Thomas’ interception, with came with less than a minute left in the half, cut Cheney’s lead to 17-7 and was followed by a successful onside kick, though the Indians (1-6, 1-5) didn’t get any points out of that.

They did pick up something more important.

“The interception gave us a spark, so did the onside kick, even though we didn’t score,” said Thomas, who finished with 144 yards rushing on 34 carries.

And how did the pick occur?

“I read the quarterback, and he made an overthrow,” Thomas said. “The receiver tipped it – he actually had inside position – and I just told myself not to drop it. I just ran.”

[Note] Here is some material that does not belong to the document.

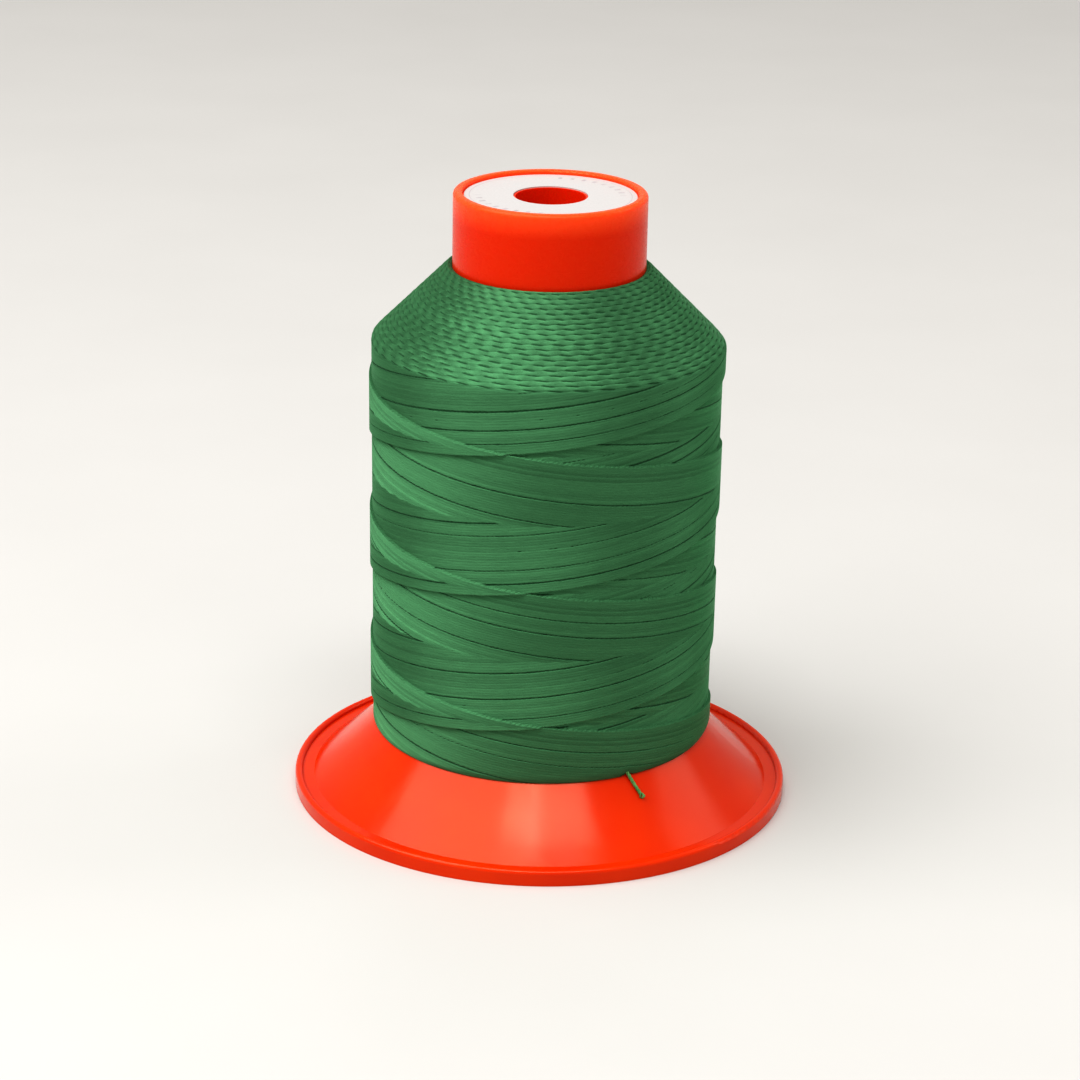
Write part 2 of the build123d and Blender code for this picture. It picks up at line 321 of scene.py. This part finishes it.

Which is exactly what he did on the Indians final drive. That’s because, despite the second-half energy built by the interception, despite a Cheney (3-4, 2-4) fumble that led to a Thomas 2-yard run and despite an NC blocked punt, the Indians still trailed 17-16 with 3:52 left.

And they were 82 yards from a game-winning score.

They covered those 82 yards in 3 minutes. It took 11 plays. And Thomas had all of the yards. A 15-yard run. A 22-yard run off left tackle. A 3-yarder. A 7-yard reception from Greg Conley following two incompletions. An 11-yard run. Stopped for no gain. Up the middle for 12. Off right tackle for 3. And, with 43 seconds left, the 9-yard game-winner up the middle.

“Our O-line gave me holes,” the senior said of that final drive. “All I had to do was run through them.”

To the Indians’ first victory.

“We’ve played good football,” said Thomas of the first six games, “but too often we gave up big plays. That was the difference. Tonight it was us making plays.”